Our cultural scene has certainly been getting dissed enough lately. Last week, Jacob Weisberg, the new editor of Slate, Microsoft's online magazine, said the publication would now be edited from New York rather than Redmond so as to be "a little closer to the action." The week before, recently departed ACT artistic director Gordon Edelstein was quoted in The New York Times suggesting that Seattle audiences, unlike New Yorkers, have a mostly upbeat and healthy outlook on life that renders them less eager to hear "disturbing news about our psyches" from the stage. (And, sadly, it seems there's not a lot of critically acclaimed plays offering really good news about our psyches.)
For his part, Daisey, 29, who moved to Brooklyn last June, sees the strengths and limitations of Seattle's cultural life as equally important to his current success. In Seattle, he says, "there's a large amount of work going on in a large number of unheated garages. People find interesting things to do with just four lights and a black backdrop.

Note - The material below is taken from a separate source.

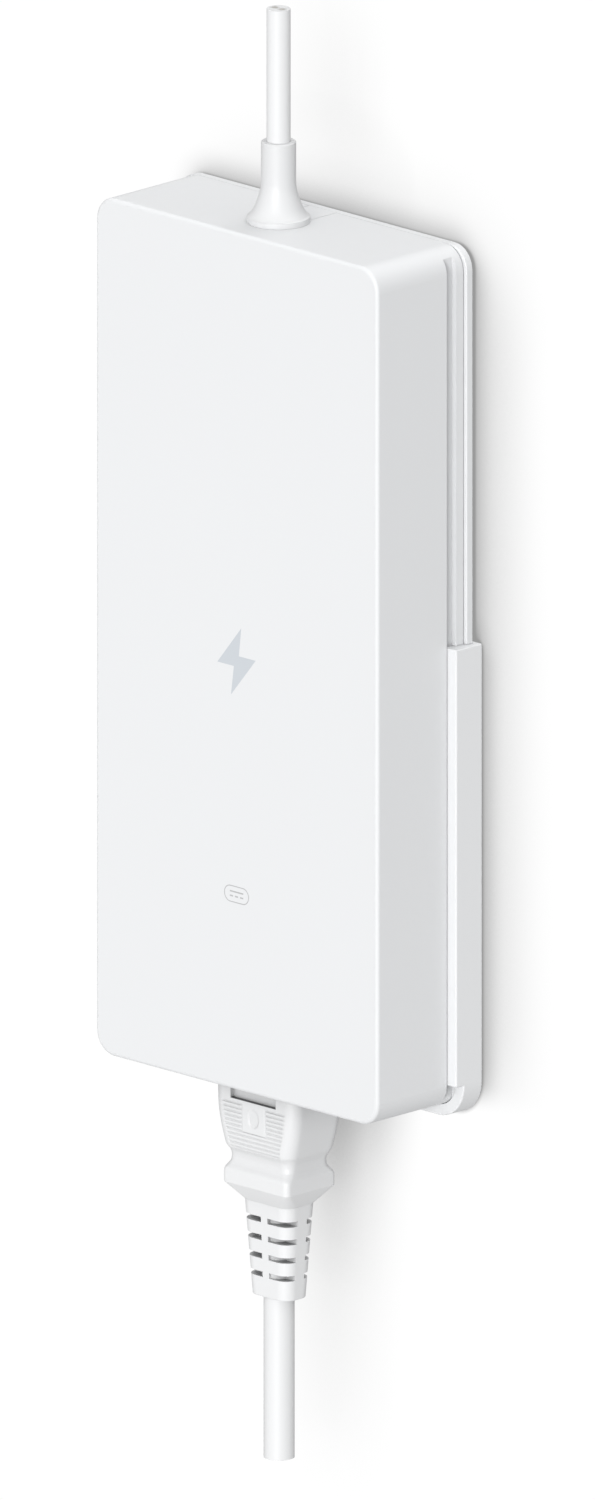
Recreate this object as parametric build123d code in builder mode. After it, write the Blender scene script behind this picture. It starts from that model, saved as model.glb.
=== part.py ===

That was really valuable for me." In the five years he was here (two of which he spent rising through the ranks at Amazon), Daisey was active in the fringe theater scene, producing as well as acting in his own shows, and he started a sketch comedy group, Up in Your Grill, which got airtime on the short-lived local TV show The John Report with Bob. Seattle, says Daisey, "let me get my feet wet in a huge number of areas, more than I can imagine in any other city." The fact that Seattle is not an entertainment capital leaves its artists unbound, he says. "You're freed from commercial concerns; there's no chance that you can sell out. You do what you have to do [to earn money] during the day, then you can follow your vision at night. But it burns you out eventually." * Therein lies the conflict. Seattle is small enough and culturally lively enough that talented people can find outlets for their aspirations, but it's too small perhaps to fulfill those aspirations. It's possible to work, possible even to make a comfortable living, in the arts, but is it possible to reach your full potential? Seattle arts audiences are, for the most part, pleasant and supportive, much like Seattle sports fans (and let's not get started on that again . . . ), but they may also lack a certain critical gusto, passion in the blood. * "People are so much more likely to go to the theater here [than in Seattle]," Daisey says. "It's exponentially easier to get people to see a show. People have grown up with the theater and have a habit of going." * Daisey notes that none of the major Seattle theaters—the Rep, Intiman, ACT, or On the Boards—took any interest in his little fringe performance at the Speakeasy last year, despite invitations . . . until he moved to New York. Then two of those organizations immediately came calling. Seattle actors have long joked that the best way to find success in their hometown is to move to N.Y.C.